Our parents are the first people who serve as models of behavior. Though as we attend school our attention shifts to our teachers, or fellow classmates, to define how we should act. Entering adulthood we choose our models from a wider pool, particularly in the digital age when you can admire the smartest, most attractive, or richest person in the world, rather than just the best of our village. They tell us what to want, as we imitate their perceived desires, as philosopher Rene Girard uncovered: “We don't even know what our desire is. We ask other people to tell us our desires. We would like our desires to come from our deepest selves, our personal depths - but if it did, it would not be desire. Desire is always for something we feel we lack.” To serve as an effective model, a person must be successful along a dimension we already value. Then those values change over time, influenced by those we choose as models.
Imitation is a form of flattery, and we are hardwired to enjoy it when someone copies us. But not too closely, because memes have saturation points. If too many people copy something too widely, it gets worn out, and the crowds look for something novel to turn their gaze to. So while the general population is busy imitating celebrities, the celebrities themselves are desperately looking for the next trend.
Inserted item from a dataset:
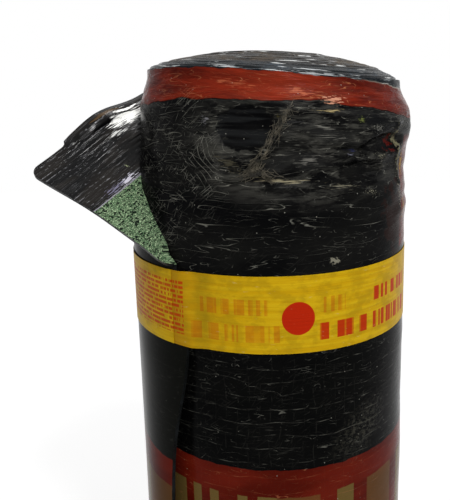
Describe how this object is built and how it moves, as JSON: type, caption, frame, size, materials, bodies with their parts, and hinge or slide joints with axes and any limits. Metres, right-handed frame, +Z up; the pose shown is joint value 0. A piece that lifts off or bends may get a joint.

They know if they miss the next wave coming, they get thrown off the board. Where do they look for novelty? Counter-culture. Those that don’t care and aren’t trying to be copied. Only they have the time to experiment with something original. Their first principles thinking leads them to conclusions you can’t get to reasoning by analogy. By definition there’s no analogy for something that hasn’t happened before. You have to be free of the confines of memetic desire to be able to discover something truly original. Being truly authentic is the only way to influence the influencers.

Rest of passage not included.